Le mura laterali innalzate sopra i resti della prima chiesa, avevano una finestra ad arco e lesene contornate di mattoni.

Anche il campanile fu sopraelevato sulla preesistente torre campanaria.

Nella parte di levante quella interna alla cinta muraria, oggi inaccessibile, perché insistente su di una proprietà parrocchiale, esiste una singolare costruzione a due piani con colonne e capitelli, forse un oratorio o la sacrestia della seconda chiesa, nei pressi di questo edificio gli scavi, portarono alla luce una croce pettorale di Lorena in bronzo con incise le figure di Cristo e della Vergine, questo reperto testimonia secondo gli studiosi, la presenza dei vescovi betlemiani a Varazze.

Un paio di considerazioni storiche, sono relative all’unicità di questo nostro monumento, con una cerchia di mura merlate edificate sopra le sembianze di edificio sacro, era forse questo uno stratagemma, per rendere la nostra acropoli inviolabile ai nemici di fede cristiana?

Sarebbe stato scomunicato colui che ne avrebbe varcato la soglia, per portare la guerra nella nostra città?

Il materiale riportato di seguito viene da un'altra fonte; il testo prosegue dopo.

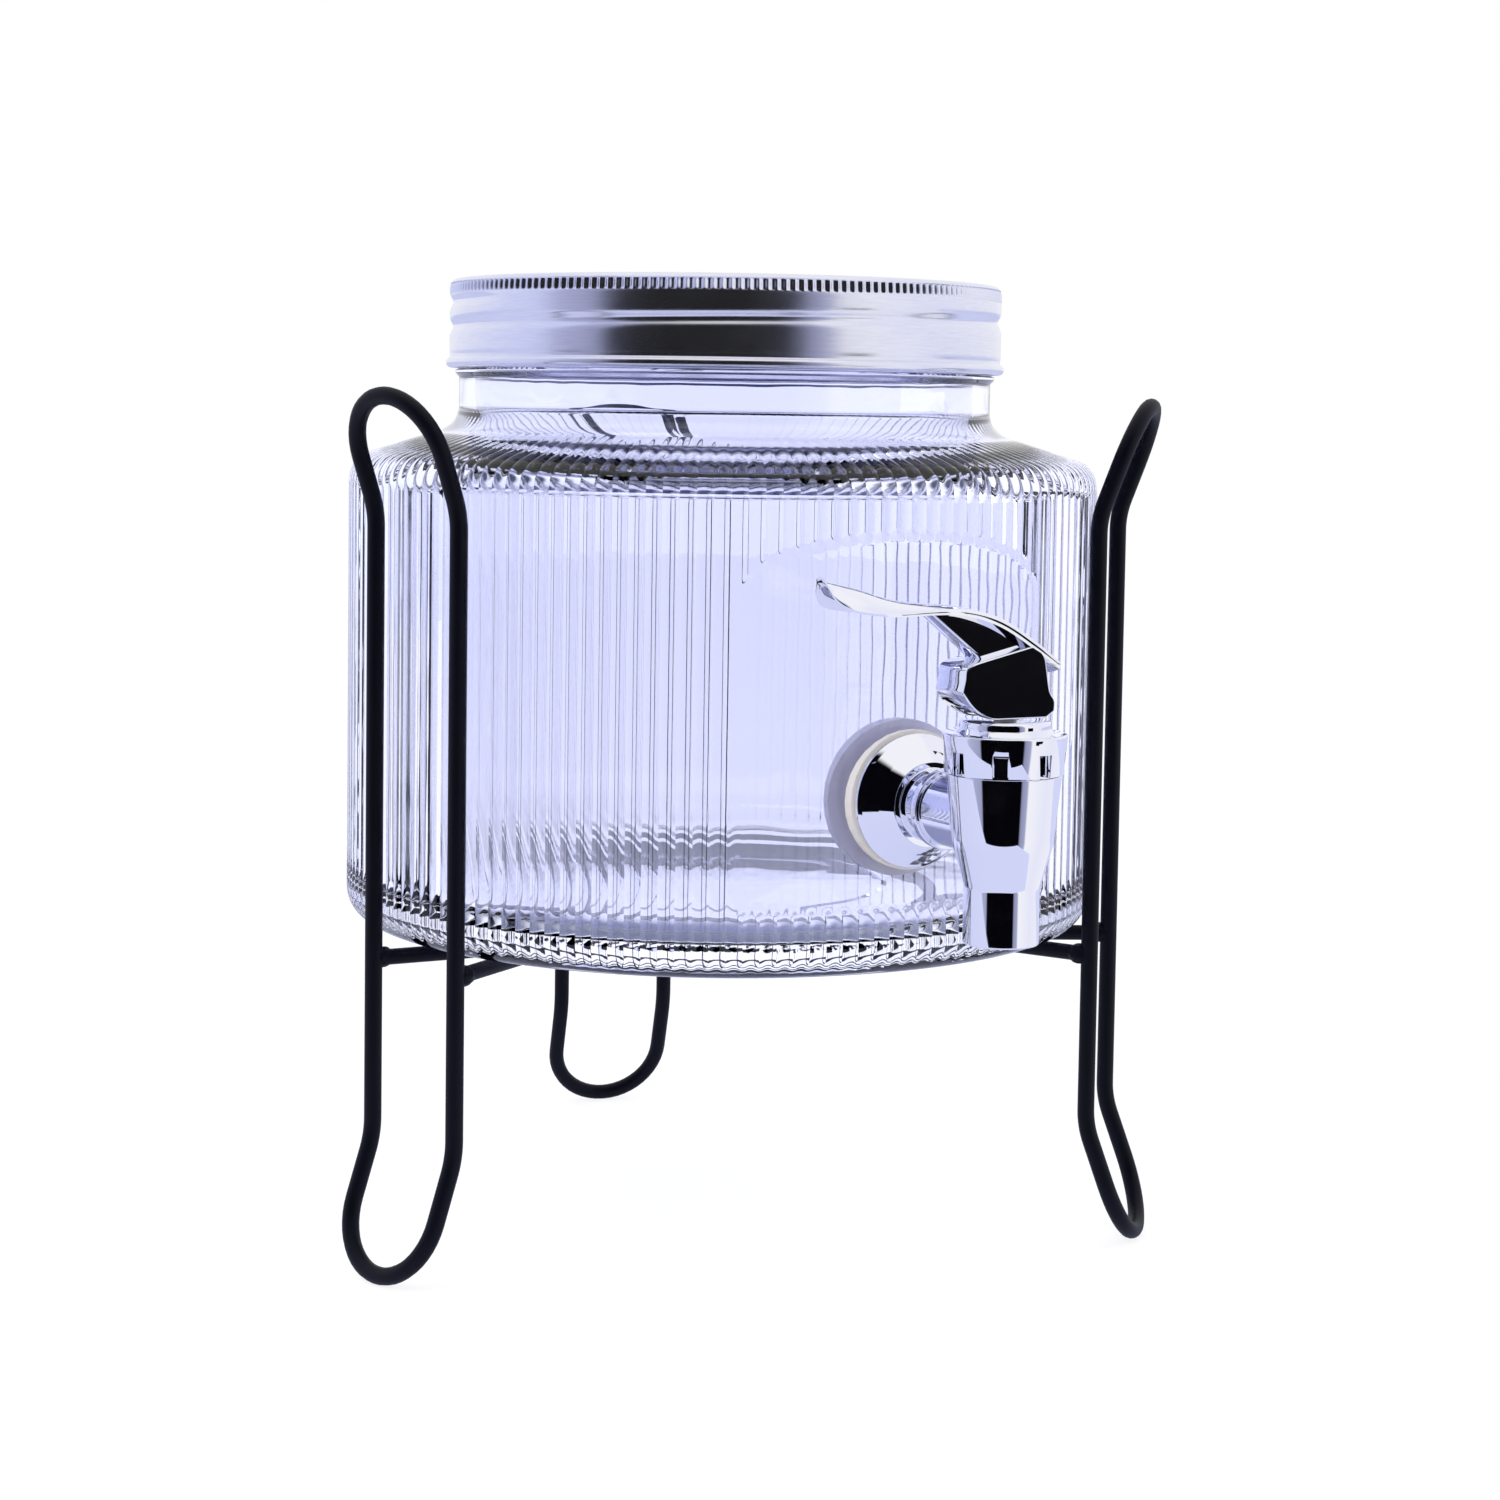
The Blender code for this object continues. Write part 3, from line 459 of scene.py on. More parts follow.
outside = rounded(
    [
        (0, foot_rise, 0),
        (foot_radius - foot_rise, foot_rise, 0),
        (foot_radius, 0, 0),
        (body_radius, 0, heel_radius),
        (body_radius, shoulder_height, shoulder_round),
        (neck_radius, shoulder_at(neck_radius), neck_fillet),
        (neck_radius, bead_middle - 1.4 * MM, 0.8 * MM),
        (neck_radius + bead_depth, bead_middle - 0.4 * MM, 0.3 * MM),
        (neck_radius + bead_depth, bead_middle + 0.4 * MM, 0.25 * MM),
        (neck_radius, bead_middle + 0.8 * MM, 0),
        (neck_radius, finish_base, 0),
        (finish_radius, finish_base + (neck_radius - finish_radius), 0),
        (finish_radius, jar_height, rim_round),
        (bore_radius, jar_height, 0),
    ],
    steps=10,
)
inside = rounded(
    [
        (finish_radius, jar_height, 0),
        (bore_radius, jar_height, rim_round),
        (bore_radius, shoulder_at(bore_radius, glass_wall) - neck_foot_extra, neck_fillet + glass_wall),
        (inner_radius, shoulder_at(inner_radius, glass_wall), shoulder_round - glass_wall / 2),
        (inner_radius, base_top, heel_radius),
        (0, base_top, 0),
    ],
    steps=8,
)
outside = outside[:-1]
inside = inside[1:]
print(len(outside), "points outside and", len(inside), "inside")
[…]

L’altro quesito è antecedente perché questo pregevole edificio di culto sia stato abbandonato ?

Erano notevoli i segni del travagliato passato della cinta muraria presenti, prima dei lavori di consolidamento dei muri di cinta, oggi quasi del tutto scomparsi.

Segni di violenti corpi di ariete e tentativi di aprire delle brecce nei muri.

Il Castrum Varaginis fu conquistato da Guifredotto Grassello di Genova nel 1203 e poi ancora saccheggiato nel 1227 dal facinoroso Simone di Stella e sottoposto a pesanti danneggiamenti, nel 1239 quando i savonesi assediarono queste mura dove si erano rifugiati i genovesi.

Ma nessun documento parla della sorte di queste due prime chiese di S.Ambrogio un ipotesi è quella che la chiesa sconsacrata e resa pericolante perché invasa da degli scomunicati fu ricostruita al centro del borgo.

Questo è oggi la testimonianza storica più pregevole presente nella nostra città, è un’interessante assieme di storia inglobata, tamponata nella cinta muraria e osservandone la struttura le pietre, i mattoni, le lesene, archi, cornici ecc. si possono vedere le trasformazioni che ho elencato in questo mio post, che non vuole essere esaustivo, ma di stimolo a cercare in questo nostro monumento i segni delle vicissitudini e dell’importanza che ebbe per secoli questo luogo di culto sulla collina di Tasca.

Deludono quelle porte murate e l’impossibilita di un libero acceso all’area interna ” l’orto du parrucu”, perché di proprietà privata del clero.

La cinta muraria non risulta essere pericolante, perché allora è vietata la fruizione pubblica del più importante monumento storico della nostra città?